◆ Exercise ◆
Reproduce the span that opens at the line containing "foot = HEAD_BLOCK_Z1 - 1.0" and closes at the line containing "record = json.load(file)", both lines included, without alteration and without any other line.

Modeling code records:
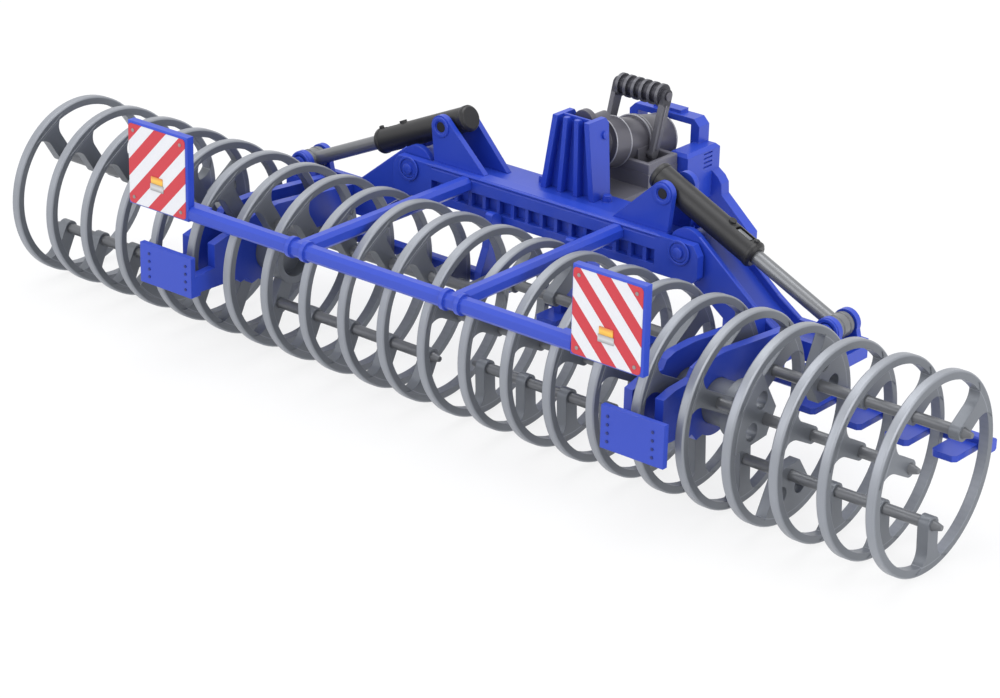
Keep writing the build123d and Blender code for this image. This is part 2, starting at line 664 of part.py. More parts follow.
def drum():
    saddle_z0 = COUPLING_DECK_Z + BLOCK_H
    y0 = HANDLE_Y - SADDLE_HALF_L
    y1 = HANDLE_Y + SADDLE_HALF_L
    saddle = box(-SADDLE_HALF_W, SADDLE_HALF_W, y0, y1, saddle_z0, saddle_z0 + SADDLE_H)
    knob = rod_y(KNOB_Y0, KNOB_Y0 + WALL, 0, KNOB_Z, KNOB_R)
    stem = rod_y(KNOB_Y0, KNOB_Y0 + KNOB_STEM_L, 0, KNOB_Z - 1.0, KNOB_STEM_R)
    whole = join([drum_body(), saddle, knob, stem])
    reach = SADDLE_HALF_W + WALL
    write("drum", whole - rod_x(-reach, reach, HANDLE_Y, HANDLE_Z, HANDLE_PIN_R + BEARING_GAP))


def handle():
    length = hypot(HANDLE_LEAN, HANDLE_RISE)
    lean = degrees(atan2(HANDLE_LEAN, HANDLE_RISE))
    outer = HANDLE_IN_X + HANDLE_LEG_T
    low = HANDLE_LEG_W / 2
    top = HANDLE_LEG_TOP_W / 2
    leg = plate_yz([(-low, 0), (low, 0), (top, length), (-top, length)], HANDLE_IN_X, outer)
    for z, r in ((0, low), (length, top)):
        leg = leg + rod_x(HANDLE_IN_X, outer, 0, z, r)
    pin = rod_x(HANDLE_IN_X - HANDLE_PIN_L, HANDLE_IN_X, 0, 0, HANDLE_PIN_R)
    grip = rod_x(-HANDLE_IN_X, HANDLE_IN_X, 0, length, GRIP_R)
    for i in range(GRIP_RIB_COUNT):
        x = (i - (GRIP_RIB_COUNT - 1) / 2) * GRIP_RIB_PITCH
        grip = grip + rod_x(x - GRIP_RIB_W / 2, x + GRIP_RIB_W / 2, 0, length, GRIP_RIB_R)
    body = join([grip] + both_sides(leg + pin))
    write("handle", Pos(0, HANDLE_Y, HANDLE_Z) * Rot(-lean, 0, 0) * body)


def head_plate():
    y0 = HEAD_BACK_Y - HEAD_T
    low = COUPLING_DECK_Z - COUPLING_DECK_T
    edge = HEAD_BLOCK_X0 + HEAD_BLOCK_W
    out = FOOT_X + FOOT_W / 2
    into = FOOT_X - FOOT_W / 2
    outer = [(edge, HEAD_BLOCK_Z1 - 1.0), (edge, HEAD_BLOCK_Z1 - 6.0), (edge + 1.9, HEAD_BLOCK_Z1 - 7.3)]
    outer += [(edge + 3.0, low + 1.0), (edge + 3.2, low - 1.7)]
    outer += [(out, FLANK_Z), (out, 0.0), (into, 0.0), (into, FLANK_Z - 3.0)]
    inner = [(edge + 1.0, low - 5.0), (0.0, low - 5.0), (0.0, COUPLING_DECK_Z)]
    inner += [(HEAD_BLOCK_X0, COUPLING_DECK_Z), (HEAD_BLOCK_X0, HEAD_BLOCK_Z1 - 1.0)]
    plate = plate_xz(outer + inner, y0, HEAD_BACK_Y)
    foot = box(into, out, y0 - FOOT_STEP, HEAD_BACK_Y, 0.0, FLANK_Z - 3.0)
    hole_y = HEAD_BACK_Y - (HEAD_T + FOOT_STEP) / 2
    return plate + foot - rod_x(into - WALL, out + WALL, hole_y, LINK_Z, LINK_PIN_R)


def head_block():
    x1 = HEAD_BLOCK_X0 + HEAD_BLOCK_W
    y0 = HEAD_BACK_Y - HEAD_BLOCK_L
    z0 = HEAD_BLOCK_Z1 - HEAD_BLOCK_H
    block = box(HEAD_BLOCK_X0, x1, y0, HEAD_BACK_Y, z0, HEAD_BLOCK_Z1)
    block = chamfer(block.faces().sort_by(Axis.Z)[-1].edges(), HEAD_EDGE)
    pitch = (HEAD_BLOCK_H - 2 * HEAD_EDGE) / HEAD_GROOVE_COUNT
    groove = ROOM / 2
    for i in range(HEAD_GROOVE_COUNT):
        z = z0 + HEAD_EDGE + (i + 0.5) * pitch
        slot_y0 = y0 + HEAD_BLOCK_L / 2
        block = block - box(x1 - ROOM, x1 + WALL, slot_y0, HEAD_BACK_Y + WALL, z - groove, z + groove)
    low = COUPLING_DECK_Z - COUPLING_DECK_T
    points = [(y0, z0), (HEAD_BACK_Y - HEAD_T, z0), (HEAD_BACK_Y - HEAD_T, low - 3.0), (y0 + 2.0, low)]
    points += [(y0 - 4.0, low), (y0 - 4.0, COUPLING_DECK_Z)]
    return block + plate_yz(points, COUPLING_HALF_W, x1)


def arch():
    half = ARCH_HALF_W
    leg = half - ARCH_LEG_W
    foot = HEAD_BLOCK_Z1 - 1.0
    points = [(half, foot), (half, ARCH_TOP_Z - 1.6), (half - 1.6, ARCH_TOP_Z), (0, ARCH_TOP_Z)]
    points += [(0, ARCH_TOP_Z - ARCH_T), (leg, ARCH_TOP_Z - ARCH_T), (leg, foot)]
    y0 = HEAD_BACK_Y - ARCH_D
    cap = box(0, ARCH_CAP_HALF_W, y0 + 1.0, HEAD_BACK_Y, ARCH_TOP_Z, ARCH_TOP_Z + ARCH_CAP_H)
    return plate_xz(points, y0, HEAD_BACK_Y) + cap


def headstock():
    write("headstock", join(both_sides(head_plate() + head_block() + arch())))


def main():
    os.makedirs("parts", exist_ok=True)
    roller("right", RIGHT_TURN_DEG)
    roller("left", LEFT_TURN_DEG)
    main_beam()
    cylinder_lugs()
    fold_barrel()
    fold_rod()
    wing_arm()
    wing_carrier()
    wing_scraper()
    guard_frame()
    tower()
    coupling_block()
    drum()
    handle()
    headstock()


main()
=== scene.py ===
"""Finishes, printed boards, fasteners, camera and light of a toy furrow press."""

import json
import logging
import math
from dataclasses import dataclass, field
from enum import Enum
from typing import Callable, Iterable

import bmesh
import bpy
from mathutils import Matrix, Vector


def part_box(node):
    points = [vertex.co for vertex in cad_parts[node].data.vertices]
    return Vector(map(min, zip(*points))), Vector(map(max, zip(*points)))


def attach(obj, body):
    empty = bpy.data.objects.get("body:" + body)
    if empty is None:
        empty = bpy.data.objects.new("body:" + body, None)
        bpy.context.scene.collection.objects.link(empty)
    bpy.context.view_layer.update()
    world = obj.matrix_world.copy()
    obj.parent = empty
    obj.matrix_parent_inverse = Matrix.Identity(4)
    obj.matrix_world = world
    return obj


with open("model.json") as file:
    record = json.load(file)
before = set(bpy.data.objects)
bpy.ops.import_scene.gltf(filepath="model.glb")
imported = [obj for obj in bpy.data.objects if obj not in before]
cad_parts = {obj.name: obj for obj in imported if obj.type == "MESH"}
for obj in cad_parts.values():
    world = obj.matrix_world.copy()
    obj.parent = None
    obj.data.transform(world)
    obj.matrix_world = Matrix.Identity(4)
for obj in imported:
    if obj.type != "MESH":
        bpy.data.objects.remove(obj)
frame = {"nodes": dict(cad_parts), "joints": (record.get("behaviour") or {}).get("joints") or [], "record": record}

LOG = logging.getLogger("furrow_press")
MM = 0.001
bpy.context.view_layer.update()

Pair = tuple[float, float]
Triple = tuple[float, float, float]
Colour = Triple

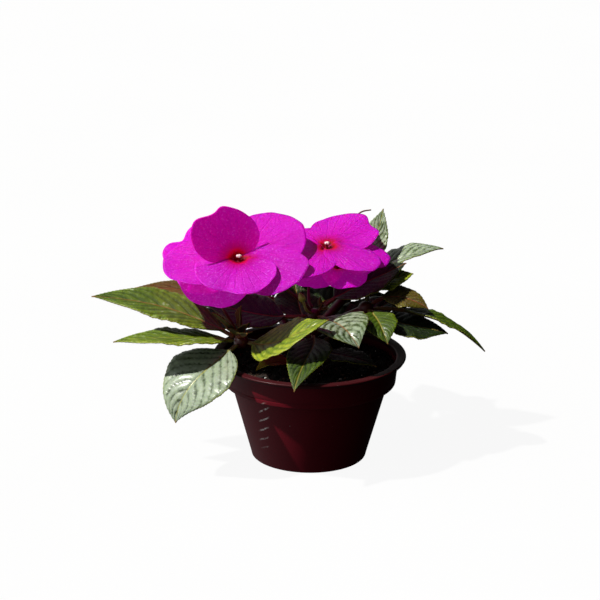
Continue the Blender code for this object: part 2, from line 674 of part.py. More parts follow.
def petal_sheet(frame, petal, sectors=8, rings=2, phase=0.0):
    """Points and faces of a heart-shaped petal's middle surface."""
    centre, right, upper, up = frame
    azimuth = math.radians(petal.azimuth)
    out = right * math.cos(azimuth) + upper * math.sin(azimuth)
    side = upper * math.cos(azimuth) - right * math.sin(azimuth)
    half_angle = math.radians(PETAL_HALF_ANGLE)
    points = []
    for ring in range(rings + 1):
        for k in range(sectors + 1):
            angle = -half_angle + 2.0 * half_angle * k / sectors
            rim = petal.length * RIM_GAIN * math.cos(angle * 90.0 / PETAL_END_ANGLE) ** petal.spread
            rim *= 1.0 - petal.notch * math.exp(-((angle - petal.lean) / NOTCH_WIDTH) ** 2)
            reach = PETAL_FOOT + (rim - PETAL_FOOT) * (ring / rings) ** 0.9
            along = reach * math.cos(angle)
            across = reach * math.sin(angle) * (petal.left if angle > 0.0 else petal.right)
            points.append(petal_point(centre, petal, out, side, up, along, across, phase))
    faces = []
    for ring in range(rings):
        for k in range(sectors):
            a = ring * (sectors + 1) + k
            b = a + sectors + 1
            faces.append((a, b, b + 1, a + 1))
    return points, faces


def petal_point(centre, petal, out, side, up, along, across, phase):
    """A point of a petal from its place along and across the flat petal."""
    rise = math.radians(petal.rise)
    bend = math.radians(petal.bend)
    share = along / petal.length
    angle = rise + 0.5 * bend * share
    way = out * math.cos(angle) + up * math.sin(angle)
    normal = up * math.cos(rise + bend * share) - out * math.sin(rise + bend * share)
    roll = math.radians(petal.roll) * min(1.0, max(0.0, share * 1.6))
    tilted_side = side * math.cos(roll) + normal * math.sin(roll)
    tilted_normal = normal * math.cos(roll) - side * math.sin(roll)
    spread = across / (0.6 * petal.length)
    height = petal.cup * spread * spread + petal.layer * (LAYER_FOOT + LAYER_GAIN * share)
    height += PETAL_WAVE * share * math.sin(PETAL_WAVE_TURN * spread + phase)
    across += petal.swing * share * share
    return centre + way * along + tilted_side * across + tilted_normal * height


def make_petals(bloom, phase, group, material):
    frame = bloom_frame(bloom)
    throat = ball(f"{bloom.name}_petals", frame[0] - frame[3] * THROAT_DEPTH, THROAT_RADIUS, group, material)
    pieces = []
    for k, petal in enumerate(bloom.petals):
        points, faces = petal_sheet(frame, petal, phase=phase + k)
        sheet = thick_sheet(f"{bloom.name}_petal_{k}", points, faces, PETAL_THICKNESS, group, material)
        pieces.append(bake(sheet))
    return join_as_one(throat, pieces)


def make_anthers(bloom, group, material):
    """The cap of joined anthers over the throat."""
    facing = direction(*bloom.facing)
    seat = np.array(bloom.throat) + facing * (THROAT_RADIUS - THROAT_DEPTH + GAP + ANTHER_RADIUS)
    return ball(f"{bloom.name}_anthers", seat, ANTHER_RADIUS, group, material, squash=ANTHER_SQUASH)


def make_pedicel(bloom, group, material):
    """The flower stalk, the knob under the throat and the spur."""
    facing = direction(*bloom.facing)
    knob = np.array(bloom.throat) - facing * (THROAT_DEPTH + THROAT_RADIUS + GAP + KNOB_RADIUS)
    stalk = [np.array(p) for p in bloom.pedicel]
    way = unit(stalk[0] - np.array(KNOTS[bloom.knot][0]))
    path = [knot_seat(bloom.knot, way), *stalk, knob]
    first = rod(f"{bloom.name}_pedicel", path, (PEDICEL_RADIUS, PEDICEL_RADIUS), group, material, per_span=2)
    pieces = [
        ball("knob", knob, KNOB_RADIUS, group, material),
        rod("spur", (knob, *bloom.spur), SPUR_RADII, group, material),
    ]
    return join_as_one(first, pieces)


def make_bud(name, knot, points, length, group, material):
    way = unit(np.array(points[0]) - np.array(KNOTS[knot][0]))
    stalk = rod(name, (knot_seat(knot, way), *points), BUD_STALK_RADII, group, material)
    end = np.array(points[-1])
    heading = unit(end - np.array(points[-2]))
    centre = end + heading * length * 0.45
    body = ball(f"{name}_body", (0, 0, 0), length * 0.5, group, material, squash=BUD_SQUASH)
    turn_to = Vector(heading).to_track_quat("X", "Z")
    body.data.transform(turn_to.to_matrix().to_4x4())
    for vertex in body.data.vertices:
        vertex.co += Vector(centre) * MM
    return join_as_one(stalk, [body])


def make_withered_leaf(group, material):
    base = np.array((*WITHERED_FOOT, 60.0))
    tip = np.array((*WITHERED_TIP, 60.0))
    azimuth = math.degrees(math.atan2(tip[1] - base[1], tip[0] - base[0]))
    spine = leaf_spine(base, direction(azimuth - 20, 20), tip, direction(azimuth + 14, -14))
    frames = leaf_frames(spine, (-26, 6), 20)
    points, faces, shares = leaf_sheet(frames, WITHERED_WIDTH, 30, 0.1, WITHERED_STATIONS,
                                       teeth=0.02, wave=WITHERED_WAVE)
    drop = min(p[2] - soil_height(p[0], p[1]) for p in points) - GAP - BLADE_THICKNESS
    points = [p - np.array((0.0, 0.0, drop)) for p in points]
    return thick_sheet("withered_leaf", points, faces, PETIOLE_THICKNESS, group, material, shares)


def build():
    clear_scene()
    plant = new_collection("potted_impatiens")
    cutters = new_collection("cutters")
    pot_plastic = new_material("pot_plastic", POT_COLOUR, 0.35)
    soil_mix = new_material("soil_mix", SOIL_COLOUR, 0.95)
    stem_skin = new_material("stem_skin", STEM_COLOUR, 0.4)
    leaf_skin = new_material("leaf_skin", LEAF_COLOUR, 0.35)
    young_skin = new_material("young_skin", YOUNG_COLOUR, 0.4)
    petal_skin = new_material("petal_skin", PETAL_COLOUR, 0.6)
    anther_skin = new_material("anther_skin", ANTHER_COLOUR, 0.6)
    withered_skin = new_material("withered_skin", WITHERED_COLOUR, 0.7)
    make_pot(plant, cutters, pot_plastic)
    make_soil(plant, cutters, soil_mix)
    make_stem(plant, stem_skin)
    for k, leaf in enumerate(LEAVES):
        make_leaf(leaf, k * 1.3, plant, leaf_skin)
    for knot, azimuth, elevation, size in SHOOT_TIPS:
        make_shoot_tip(knot, azimuth, elevation, size, plant, young_skin)
    for k, bloom in enumerate(BLOOMS):
        make_petals(bloom, k * 2.1, plant, petal_skin)
        make_anthers(bloom, plant, anther_skin)
        make_pedicel(bloom, plant, stem_skin)
    for name, knot, points, length in BUDS:
        make_bud(name, knot, points, length, plant, petal_skin)
    make_withered_leaf(plant, withered_skin)


build()
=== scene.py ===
"""The looks of the potted impatiens: leaves, petals, stems, soil and pot, their finishes, light and camera.

Lengths are in millimetres and turned into metres where a mesh is made. Azimuths are in degrees from +X
towards +Y, elevations in degrees above the horizontal. The tables of leaves, blooms and stems are those
that the solids are made from.
"""
import math
from collections import namedtuple

import bmesh
import bpy
import numpy as np
from mathutils import Matrix, Vector


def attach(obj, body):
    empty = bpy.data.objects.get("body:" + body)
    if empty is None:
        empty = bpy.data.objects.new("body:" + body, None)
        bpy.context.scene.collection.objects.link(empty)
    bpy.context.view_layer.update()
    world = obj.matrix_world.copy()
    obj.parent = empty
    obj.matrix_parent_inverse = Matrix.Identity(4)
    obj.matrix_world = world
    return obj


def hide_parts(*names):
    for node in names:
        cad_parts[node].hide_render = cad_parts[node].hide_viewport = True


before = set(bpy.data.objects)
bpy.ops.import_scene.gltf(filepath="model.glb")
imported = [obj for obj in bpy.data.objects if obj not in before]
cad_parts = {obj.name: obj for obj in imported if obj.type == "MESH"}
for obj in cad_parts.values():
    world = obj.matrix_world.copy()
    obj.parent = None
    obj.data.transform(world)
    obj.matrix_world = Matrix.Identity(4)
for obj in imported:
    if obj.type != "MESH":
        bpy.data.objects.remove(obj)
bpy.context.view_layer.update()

MM = 0.001
BODY = "root"
# The air between neighbouring pieces.
GAP = 0.3

# The pot: outside radii and heights.
POT_HEIGHT = 58.0
LIP_RADIUS = 52.5
COLLAR_TOP_RADIUS = 48.2
COLLAR_FOOT_RADIUS = 47.0
COLLAR_FOOT_HEIGHT = 43.0
BODY_TOP_RADIUS = 42.3
BODY_FOOT_RADIUS = 32.0
BASE_RADIUS = 30.0
WALL = 1.1
BASE_THICKNESS = 1.4
POT_STEPS = 144
DRAIN_HOLES = 6
DRAIN_RADIUS = 4.0
DRAIN_CIRCLE = 22.0
DRAIN_TURN = 27.0
DRAIN_CUT = 8.0
SHARP_ANGLE = 38.0

# The soil, and what lies strewn on it: how many, their smallest and largest radius, the seed and how finely
# each is cut.
SOIL_EDGE_HEIGHT = 51.5
SOIL_CROWN = 1.6
SOIL_LUMP = 0.7
SOIL_STEPS = 120
SOIL_RINGS = 44
STREWN_RADIUS = 46.0
STEM_CLEARING = 5.0
CRUMPLE = 0.5
CRUMBS = (2600, 0.25, 1.5, 3, 1)
GRAINS = (90, 0.4, 1.3, 8, 2)

# Leaves.
PETIOLE_HALF_WIDTH = 1.15
PETIOLE_HALF_DEPTH = 1.05
BLADE_HALF_THICKNESS = 0.2
OUTLINE_FOOT = 0.74
OUTLINE_TIP = 1.08
TOOTH_PITCH = 1.9
TOOTH_DEPTH = 0.42
TOOTH_STEPS = (0.04, 0.36, 0.68, 0.95)
BLADE_COLUMNS = 13
VEINS = 8.0
VEIN_SWEEP = 0.26
VEIN_CURVE = 0.14
QUILT = 0.62
STALK_ROWS = 9
LEAST_HALF_WIDTH = 0.12
RIM_RIPPLE = 0.3
RIPPLE_PITCH = 6.0
GROOVE_DEPTH = 0.35
GROOVE_HALF_WIDTH = 0.75

# Petals: their grid, the share that an upright one is shorter by, and the waves of rim and face.
PETAL_HALF_THICKNESS = 0.17
PETAL_SECTORS = 56
PETAL_RINGS = 26
PETAL_RING_CROWDING = 0.9
PETAL_HALF_ANGLE = 84.0
PETAL_END_ANGLE = 88.0
PETAL_FOOT = 1.2
NOTCH_WIDTH = 0.2
UPRIGHT_TRIM = 0.035
RIM_WAVE = 0.004
PETAL_SWAY = 0.5
PETAL_RUFFLE = 0.25
PETAL_VEIN_DEPTH = 0.10

# How bright petals are painted: those that lie higher in their bloom get more painted pale sheen, and an
# upright one more painted glow, a glow of the petals' own colour that stands in for light coming through it.
PALE_SHARE = 0.45
PALE_GAIN = 0.23
UPRIGHT_PAINTED_GLOW = 0.30

# A bloom's middle: the funnel that the petals sink into, the dark throat in it, the anthers on their column,
# and the knob and stalk behind them.
FUNNEL_DEPTH = 2.6
FUNNEL_RADIUS = 4.2
THROAT_RADIUS = 2.2
THROAT_DEPTH = 1.4
THROAT_SINK = 1.4
COLUMN_RADII = (0.8, 0.55, 0.6)
ANTHER_RADIUS = 1.15
ANTHER_SEAT = THROAT_RADIUS - THROAT_DEPTH + GAP + ANTHER_RADIUS
ANTHER_LOBES = 5.0
KNOB_RADIUS = 1.5
PEDICEL_RADIUS = 0.85
SPUR_RADII = (1.2, 0.75, 0.5, 0.42)
SEPAL_RADII = (0.9, 0.9, 0.25)

# The stem: the points of its foot, its radii, and how fine its skin and the stalks' skin are. A knot has a
# place and a radius, and a branch has its two knots and the points between them.
TRUNK_FOOT = ((0, 0, 34), (0, 0, 46))
TRUNK_RADII = (3.6, 3.3)
BRANCH_RADII = (3.0, 2.3)
STEM_VOXEL = 0.4
STALK_VOXEL = 0.22
KNOTS = {
    "low": ((0.0, 0.0, 60.5), 3.8),
    "middle": ((1.0, -1.0, 69.5), 3.8),
    "centre": ((2.0, -1.0, 80.0), 4.0),
    "left": ((-37.0, -11.0, 68.0), 4.2),
    "right": ((30.0, 3.0, 83.0), 4.2),
    "back_left": ((-20.0, 25.0, 75.0), 4.0),
    "back_right": ((22.0, 31.0, 84.0), 4.2),
}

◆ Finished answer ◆
    foot = HEAD_BLOCK_Z1 - 1.0
    points = [(half, foot), (half, ARCH_TOP_Z - 1.6), (half - 1.6, ARCH_TOP_Z), (0, ARCH_TOP_Z)]
    points += [(0, ARCH_TOP_Z - ARCH_T), (leg, ARCH_TOP_Z - ARCH_T), (leg, foot)]
    y0 = HEAD_BACK_Y - ARCH_D
    cap = box(0, ARCH_CAP_HALF_W, y0 + 1.0, HEAD_BACK_Y, ARCH_TOP_Z, ARCH_TOP_Z + ARCH_CAP_H)
    return plate_xz(points, y0, HEAD_BACK_Y) + cap


def headstock():
    write("headstock", join(both_sides(head_plate() + head_block() + arch())))


def main():
    os.makedirs("parts", exist_ok=True)
    roller("right", RIGHT_TURN_DEG)
    roller("left", LEFT_TURN_DEG)
    main_beam()
    cylinder_lugs()
    fold_barrel()
    fold_rod()
    wing_arm()
    wing_carrier()
    wing_scraper()
    guard_frame()
    tower()
    coupling_block()
    drum()
    handle()
    headstock()


main()
=== scene.py ===
"""Finishes, printed boards, fasteners, camera and light of a toy furrow press."""

import json
import logging
import math
from dataclasses import dataclass, field
from enum import Enum
from typing import Callable, Iterable

import bmesh
import bpy
from mathutils import Matrix, Vector


def part_box(node):
    points = [vertex.co for vertex in cad_parts[node].data.vertices]
    return Vector(map(min, zip(*points))), Vector(map(max, zip(*points)))


def attach(obj, body):
    empty = bpy.data.objects.get("body:" + body)
    if empty is None:
        empty = bpy.data.objects.new("body:" + body, None)
        bpy.context.scene.collection.objects.link(empty)
    bpy.context.view_layer.update()
    world = obj.matrix_world.copy()
    obj.parent = empty
    obj.matrix_parent_inverse = Matrix.Identity(4)
    obj.matrix_world = world
    return obj


with open("model.json") as file:
    record = json.load(file)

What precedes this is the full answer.